YOu best bet is to rewire you home meeting current standards. You right now would be doing a quick fix patch that most likley will come back to bite you at a later date.
HOpe this helps
September 19, 2007
On a second note concerning the ground!!! Would a single ground wire be adequate for all circuits daisy chaned from one device to the next or would a separate wire need to be run for each branch circuit in the panel??
September 19, 2007
What my plan is, is to run the conductor through the crawl space and drill into the stud space from below running the ground wire as one would run a new piece of romex. I beleive that this would be more cost effective than replacing the entire wiring system in the house and still meet the requirements of code. It would definitely be safer than leaving the house as it is.
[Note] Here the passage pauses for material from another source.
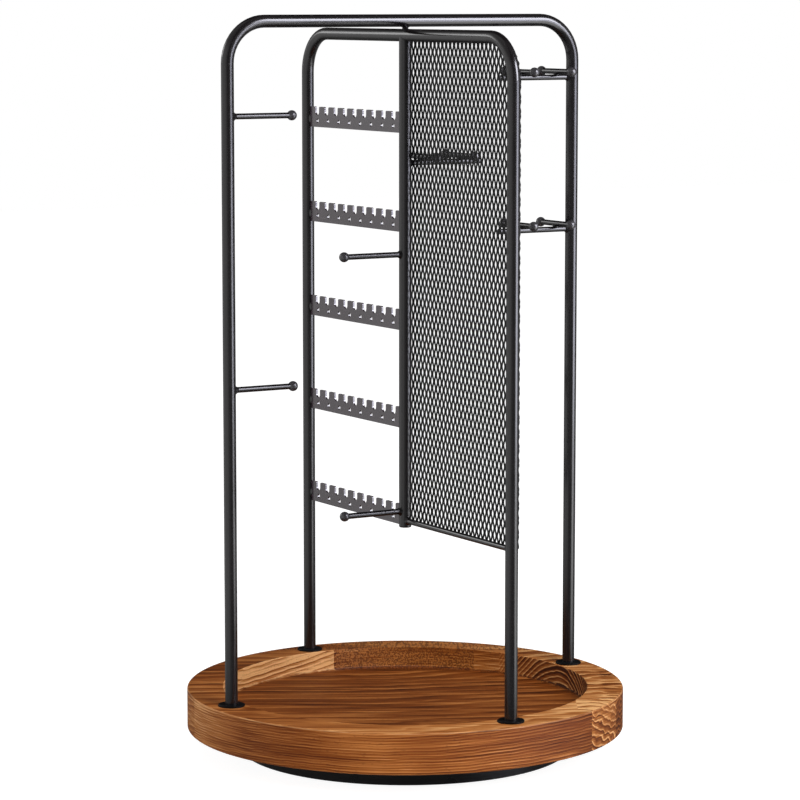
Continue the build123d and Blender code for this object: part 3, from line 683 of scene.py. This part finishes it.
def softbox(name, right, above, away, size, radiance, glossy=True, diffuse=True, tint="#FFFFFF"):
    """A rectangular lamp aimed at the middle of the stand, placed by its degrees right of the camera
    and above the horizon and its distance, with its width, its height and its face's brightness."""
    width, height = size
    turn, rise = math.radians(CAMERA_AZIMUTH + right), math.radians(above)
    aim = Vector((0, 0, 0.19))
    out = Vector((math.sin(turn) * math.cos(rise), -math.cos(turn) * math.cos(rise), math.sin(rise)))
    lamp = bpy.data.lights.new(name, "AREA")
    lamp.shape = "RECTANGLE"
    lamp.size, lamp.size_y = width, height
    lamp.energy = radiance * math.pi * width * height
    lamp.color = linear(tint)[:3]
    box = bpy.data.objects.new(name, lamp)
    bpy.context.scene.collection.objects.link(box)
    box.location = aim + out * away
    box.rotation_mode = "QUATERNION"
    box.rotation_quaternion = (-out).to_track_quat("-Z", "Y")
    box.visible_camera = False
    box.visible_glossy = glossy
    box.visible_diffuse = diffuse


def looked_at(tree):
    """1 where the camera looks at a surface, also in a reflection or through glass, and 0 where the
    surface lights the stand."""
    path = wire(tree, "ShaderNodeLightPath").node.outputs
    seen = wire(tree, "ShaderNodeMath", {0: path["Is Camera Ray"], 1: path["Is Glossy Ray"]},
                operation="ADD")
    return wire(tree, "ShaderNodeMath", {0: seen, 1: path["Is Transmission Ray"]}, operation="ADD",
                use_clamp=True)


def white_sweep():
    """The world: white where it is seen, and dimmer where it lights the stand."""
    world = bpy.data.worlds.new("white_sweep")
    bpy.context.scene.world = world
    world.use_nodes = True
    tree = world.node_tree
    tree.nodes.clear()
    level = wire(tree, "ShaderNodeMapRange", {0: looked_at(tree), 3: 0.30, 4: 1.0})
    sweep = wire(tree, "ShaderNodeBackground", {"Color": (1, 1, 1, 1), "Strength": level})
    wire(tree, "ShaderNodeOutputWorld", {"Surface": sweep})


def white_floor():
    """A matt white board under the stand, lifted to white where it is seen, so that only the soft
    shadow stays."""
    bpy.ops.object.select_all(action="DESELECT")
    bpy.ops.mesh.primitive_plane_add(size=8, location=(0, 0, -0.05 * MM))
    floor = start("floor")
    material, tree, place = new_material("matt_white_board")
    speckle = wire(tree, "ShaderNodeTexNoise", {"Vector": place, "Scale": 0.5})
    pale = wire(tree, "ShaderNodeValToRGB", {0: speckle}, stops=two_tones(0, "#E6E6E6", 1, "#EEEEEE"))
    plain = wire(tree, "ShaderNodeBsdfDiffuse", {"Color": pale})
    dim = wire(tree, "ShaderNodeBsdfDiffuse", {"Color": linear("#A0A0A0")})
    white = wire(tree, "ShaderNodeEmission", {"Strength": 0.94})
    lifted = wire(tree, "ShaderNodeAddShader", {0: dim, 1: white})
    board = wire(tree, "ShaderNodeMixShader", {0: looked_at(tree), 1: plain, 2: lifted})
    wire(tree, "ShaderNodeOutputMaterial", {"Surface": board})
    paint(floor, material)


def by_bearing(tree, bearing, *levels):
    """Brightness all round the stand, by degrees from the camera towards the right."""
    return wire(tree, "ShaderNodeValToRGB", {0: bearing},
                stops=greys(*((turn / 360 + 0.5, level) for turn, level in levels)))


def graded_cloth():
    """Cloth that glows by its place round the stand, as a studio's cards and dark corners would
    show in a gloss: white at the left, grey at the right, dark behind the stand and at the camera,
    and on the ground dark with a bright patch under the key light."""
    material, tree, place = new_material("graded_cloth")
    turned = wire(tree, "ShaderNodeMapping", {"Vector": place, "Rotation": (0, 0, PHOTO_TURN)})
    sideways, away, up = wire(tree, "ShaderNodeSeparateXYZ", {0: turned}).node.outputs
    forward = wire(tree, "ShaderNodeMath", {0: away, 1: -1.0}, operation="MULTIPLY")
    bearing = wire(tree, "ShaderNodeMath", {0: sideways, 1: forward}, operation="ARCTAN2")
    bearing = wire(tree, "ShaderNodeMapRange", {0: bearing, 1: -math.pi, 2: math.pi, 3: 0.0, 4: 1.0})
    wall = by_bearing(tree, bearing, (-180, 0.01), (-145, 0.08), (-125, 1.0), (-60, 1.0), (-28, 0.72),
                      (-2, 0.12), (22, 0.10), (45, 0.4), (100, 0.4), (150, 0.04))
    high = wire(tree, "ShaderNodeMapRange", {0: up, 1: 1300.0, 2: 2400.0, 3: 1.0, 4: 0.38})
    wall = wire(tree, "ShaderNodeMath", {0: wall, 1: high}, operation="MULTIPLY")
    ground = by_bearing(tree, bearing, (-180, 0.02), (-140, 0.04), (-118, 0.24), (-90, 0.28),
                        (-40, 0.28), (-10, 0.12), (15, 0.06), (48, 0.06), (56, 1.0), (84, 1.0),
                        (96, 0.08))
    beyond = wire(tree, "ShaderNodeMapRange", {0: from_axis(tree, place), 1: 180.0, 2: 450.0, 3: 0.0,
                                               4: 1.0})
    ground = wire(tree, "ShaderNodeMix", {0: beyond, 6: (0.03, 0.03, 0.03, 1), 7: ground}, 2,
                  data_type="RGBA")
    ground = wire(tree, "ShaderNodeMath", {0: ground, 1: 3.6}, operation="MULTIPLY")
    standing = wire(tree, "ShaderNodeMath", {0: up, 1: 200.0}, operation="GREATER_THAN")
    shade = wire(tree, "ShaderNodeMix", {0: standing, 2: ground, 3: wall}, 0, data_type="FLOAT")
    glow = wire(tree, "ShaderNodeEmission", {"Strength": shade})
    wire(tree, "ShaderNodeOutputMaterial", {"Surface": glow})
    return material


def graded_cards():
    """A round of graded cloth that only reflections see."""
    bpy.ops.object.select_all(action="DESELECT")
    bpy.ops.mesh.primitive_cylinder_add(vertices=72, radius=2.6, depth=3, end_fill_type="NGON",
                                        location=(0, 0, 1.5005))
    card = start("graded_cards")
    alone(card)
    place_in_mesh()
    paint(card, graded_cloth())
    card.visible_camera = card.visible_diffuse = card.visible_transmission = False
    card.visible_shadow = card.visible_volume_scatter = False


def studio():
    """A pale floor, a white sweep all round, graded cards that only reflections see, and soft lamps,
    of which some are for the gloss alone and some for the plain colours."""
    bpy.context.scene.view_settings.view_transform = "Standard"
    white_sweep()
    white_floor()
    graded_cards()
    softbox("key_softbox", 66, 25, 1.3, (0.60, 0.66), 20, diffuse=False, tint="#F2F2FF")
    softbox("low_softbox", 73, 0.0, 1.3, (0.80, 0.38), 6.5, diffuse=False, tint="#E6E8FF")
    softbox("key_fill", 36, 32, 1.3, (0.60, 1.00), 9.5, glossy=False)
    softbox("rim_softbox", -118, 19, 1.8, (0.6, 0.5), 3, diffuse=False)
    softbox("left_fill", -80, 15, 1.6, (1.2, 1.0), 1.3, glossy=False)
    softbox("top_fill", 20, 75, 1.6, (1.6, 1.6), 1.2, glossy=False)


def camera():
    """The photograph's viewpoint."""
    data = bpy.data.cameras.new("camera")
    data.lens = LENS
    eye = bpy.data.objects.new("camera", data)
    bpy.context.scene.collection.objects.link(eye)
    eye.location = CAMERA_PLACE
    eye.rotation_euler = (math.radians(90 + CAMERA_TILT), 0, math.radians(CAMERA_AZIMUTH))
    data.clip_start, data.clip_end = 0.05, 50
    bpy.context.scene.camera = eye


# Black coats on steel. The tubes' powder flows smooth, the thin rods' shines less, the balls' is
# greyish, which is a painted sheen, the flat strips' mirrors the pale room and is lighter and purplish,
# which is a painted reflection, and the collars' and the mesh's are dull and dark
tube_coat = powder_coat("satin_black_powder_coat", "#131012", "#0D0B0C", 0.17, 0.22, 0.5)
rod_coat = powder_coat("thin_black_powder_coat", "#121011", "#0B0A0B", 0.17, 0.22, 0.38)
# The balls' lighter grey colour is a painted sheen
ball_coat_painted_sheen = powder_coat("black_coat_painted_sheen", "#2A282B", "#232124", 0.30, 0.36, 0.75)
# The strips' lighter purplish colour is a painted reflection of the pale room
strip_coat_painted_reflection = powder_coat("glossy_black_coat_painted_reflection", "#33262F", "#2A1F27", 0.17, 0.22, 0.8)
collar_coat = powder_coat("matt_black_powder_coat", "#080708", "#050505", 0.42, 0.48, 0.12)
mesh_coat = powder_coat("dull_black_powder_coat", "#080707", "#040404", 0.42, 0.50, 0.16)

# Moulded parts: satin ABS for the disc, dull rubber for the feet, milky nylon for the balls' cage
disc = moulded("moulded_black_abs", "#110F0F", "#0B0A0A", 0.30, 3.0, 0.02 * MM)
rubber = moulded("moulded_black_rubber", "#262626", "#1A1A1A", 0.75, 2.0, 0.05 * MM)
nylon = moulded("moulded_natural_nylon", "#DCD8C9", "#CBC6B4", 0.45, 4.0, 0.01 * MM, 1.53)

# Metals: turned steel races, bright plated screws, mirror-bright balls and warm brass bushes
steel = turned_metal("turned_bearing_steel", "#C8C9CC", "#AEB0B4", 0.18, 0.34, 6.0)
zinc = turned_metal("bright_zinc_plate", "#D2D5DA", "#B9BDC4", 0.20, 0.38, 9.0)
polished = turned_metal("polished_ball_steel", "#D6D7DA", "#C6C8CC", 0.05, 0.09, 2.0)
brass = turned_metal("turned_brass", "#D8B26A", "#C09A52", 0.22, 0.36, 7.0)

finishes = {"black_coat": tube_coat, "tray_wood": stained_wood(), "disc_plastic": disc,
            "foot_rubber": rubber, "cage_nylon": nylon, "bearing_steel": steel, "zinc_screw": zinc,
            "ball_steel": polished, "brass_bush": brass}
for subpart in frame["record"]["subparts"]:
    node = nodes[subpart["node"]]
    first_word = subpart["node"].split("_")[0]
    if "_ball_" in subpart["node"]:
        paint(node, ball_coat_painted_sheen)
    elif first_word in ("bracelet", "hanger", "hook"):
        paint(node, rod_coat)
    elif first_word == "collar":
        paint(node, collar_coat)
        round_collar(node)
    else:
        paint(node, finishes[subpart["material_slot"]])

expanded_metal(mesh_coat)
for strip_number in range(1, 6):
    pressed_strip(strip_number, strip_coat_painted_reflection)

# The roots of the pegs and hanger rods, on the legs and on the post
for names, tube, side in (
    (("bracelet_peg_1", "bracelet_peg_3"), "peg_arch", -1),
    (("hanger_rod_1", "hanger_rod_3"), "peg_arch", 1),
    (("bracelet_peg_2", "bracelet_peg_4"), "centre_post", -1),
    (("hanger_rod_2",), "centre_post", 1),
):
    root, outwards = (LEG_FACE, -side) if tube == "peg_arch" else (TUBE_RADIUS, side)
    for name in names:
        weld_bead((side * root, 0, middle_height(name)), (outwards, 0, 0), tube, ROD_BEAD, rod_coat)

# The bead between the two top bars, in two halves that each flare along their bar
between_bars = middle_height("crossing_weld")
half_apart = 0.5 * MM
weld_bead((0, 0, between_bars + half_apart), (0, 0, -1), "peg_arch", CROSSING_BEAD, tube_coat,
          (1.2, 0.9), ("crossing_weld",))
weld_bead((0, 0, between_bars - half_apart), (0, 0, 1), "panel_arch", CROSSING_BEAD, tube_coat,
          (0.9, 1.2))

# The beads between each hook rod and the hanger rod that it lies on
for hook, hanger in ((1, 1), (2, 1), (3, 2), (4, 2), (5, 3), (6, 3)):
    hook_low, hook_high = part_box(f"hook_rod_{hook}")
    hanger_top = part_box(f"hanger_rod_{hanger}")[1].z
    contact = ((hook_low.x + hook_high.x) / 2, 0, (hook_low.z + hanger_top) / 2)
    weld_bead(contact, (0, 0, 1), None, HOOK_BEAD, rod_coat)

# A tack at each end of each strip, below its notches, and the ends of the mesh's rod
TACK_HEIGHT = 4.5 * MM
for strip_number in range(1, 6):
    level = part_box(f"earring_strip_{strip_number}")[0].z + TACK_HEIGHT
    weld_bead((0, LEG_FACE, level), (0, -1, 0), "panel_arch", STRIP_BEAD, tube_coat, (0.9, 2.0))
    weld_bead((0, TUBE_RADIUS, level), (0, 1, 0), "centre_post", STRIP_BEAD, tube_coat, (0.9, 2.0))
rod_low, rod_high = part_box("mesh_rod")
rod_x, rod_z = (rod_low.x + rod_high.x) / 2, middle_height("mesh_rod")
weld_bead((rod_x, -LEG_FACE, rod_z), (0, 1, 0), "panel_arch", ROD_BEAD, tube_coat)
weld_bead((rod_x, -TUBE_RADIUS, rod_z), (0, -1, 0), "centre_post", ROD_BEAD, tube_coat)

studio()
camera()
The house was wired in 1958 and must have been done by some one that wanted plenty of power as there are many more outlets on the walls than current code requires including the kitchen counter. I have not yet delved into the distribution of the circuits but the house has the original fused 200 amp distribution panel.
Can anyone shed more light on the ability of this method to meet code. I will be living in the home and if it is necesary I will completely rewire.
September 14, 2004
Good question. Article 300.3(2)refers you to 250.130(C) for conditions where you are permitted to install the equipment grounding conductors outside of a raceway or cable assembly.
Article 250.130(C) does not come right out with examples or anything, but it is entitled "Nongrounding Receptacle Replacement or Branch Circuit Extensions".
I am assuming that since these are the older 2-wire devices that they are the old nongrounding type and that this article would apply. The problem is that this article does not specify how the ground is to be run, only where it is to be connected to the system grounding.
I have a "sneaky suspicion" that your case would allow such an installation, providing the ground conductors are adequately protected and are installed in an approved manner(whatever that would be at this point).